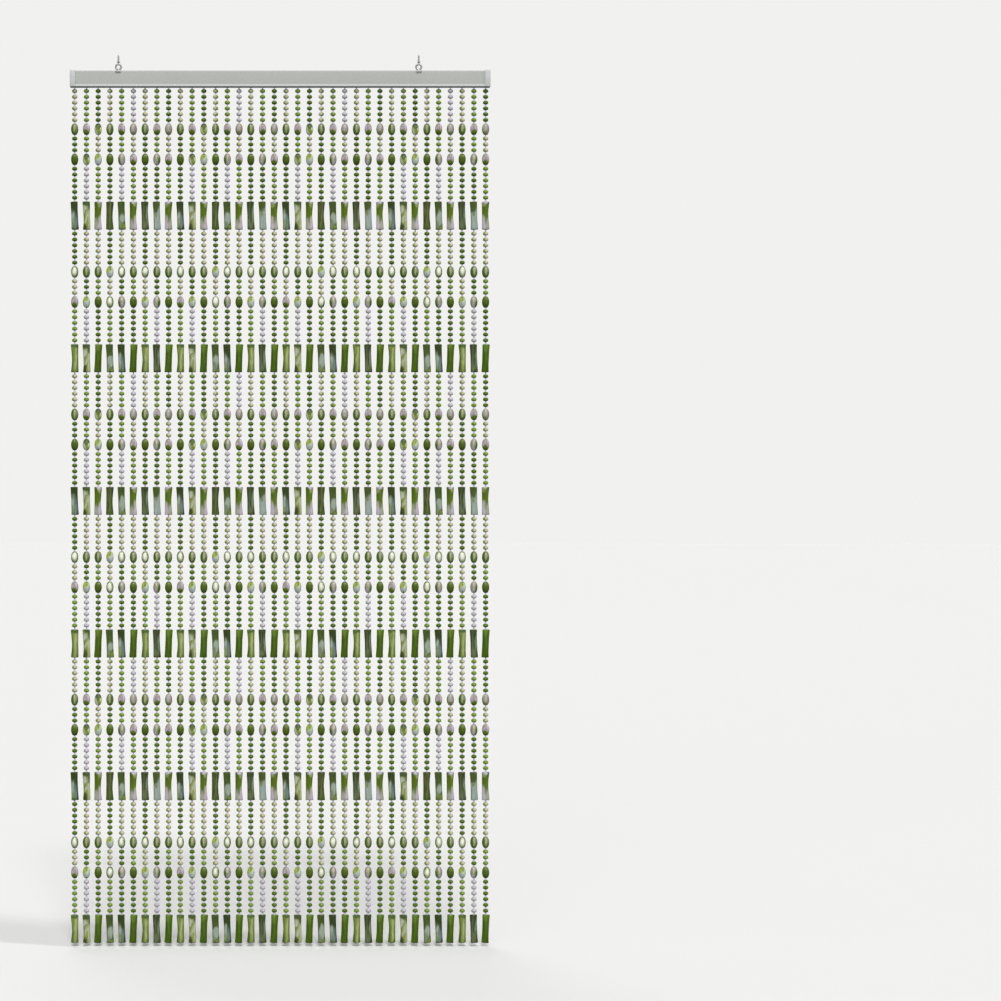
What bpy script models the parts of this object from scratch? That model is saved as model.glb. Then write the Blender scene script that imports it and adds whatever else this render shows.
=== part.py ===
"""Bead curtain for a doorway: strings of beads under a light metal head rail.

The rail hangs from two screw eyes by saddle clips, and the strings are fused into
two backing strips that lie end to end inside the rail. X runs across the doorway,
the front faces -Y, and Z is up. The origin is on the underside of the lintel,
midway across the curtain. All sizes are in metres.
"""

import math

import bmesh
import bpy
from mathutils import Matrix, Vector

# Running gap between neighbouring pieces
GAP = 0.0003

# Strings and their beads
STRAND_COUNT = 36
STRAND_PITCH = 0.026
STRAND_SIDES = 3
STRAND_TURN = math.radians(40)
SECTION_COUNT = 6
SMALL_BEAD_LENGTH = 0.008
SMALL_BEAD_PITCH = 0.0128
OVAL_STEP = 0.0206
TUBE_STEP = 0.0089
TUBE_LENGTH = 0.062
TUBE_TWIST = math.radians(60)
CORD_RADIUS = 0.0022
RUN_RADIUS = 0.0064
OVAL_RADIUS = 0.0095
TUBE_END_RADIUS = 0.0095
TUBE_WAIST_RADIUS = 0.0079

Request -
Take every line above carrying "from" and return it.

Final result -
What bpy script models the parts of this object from scratch? That model is saved as model.glb. Then write the Blender scene script that imports it and adds whatever else this render shows.
The rail hangs from two screw eyes by saddle clips, and the strings are fused into
from mathutils import Matrix, Vector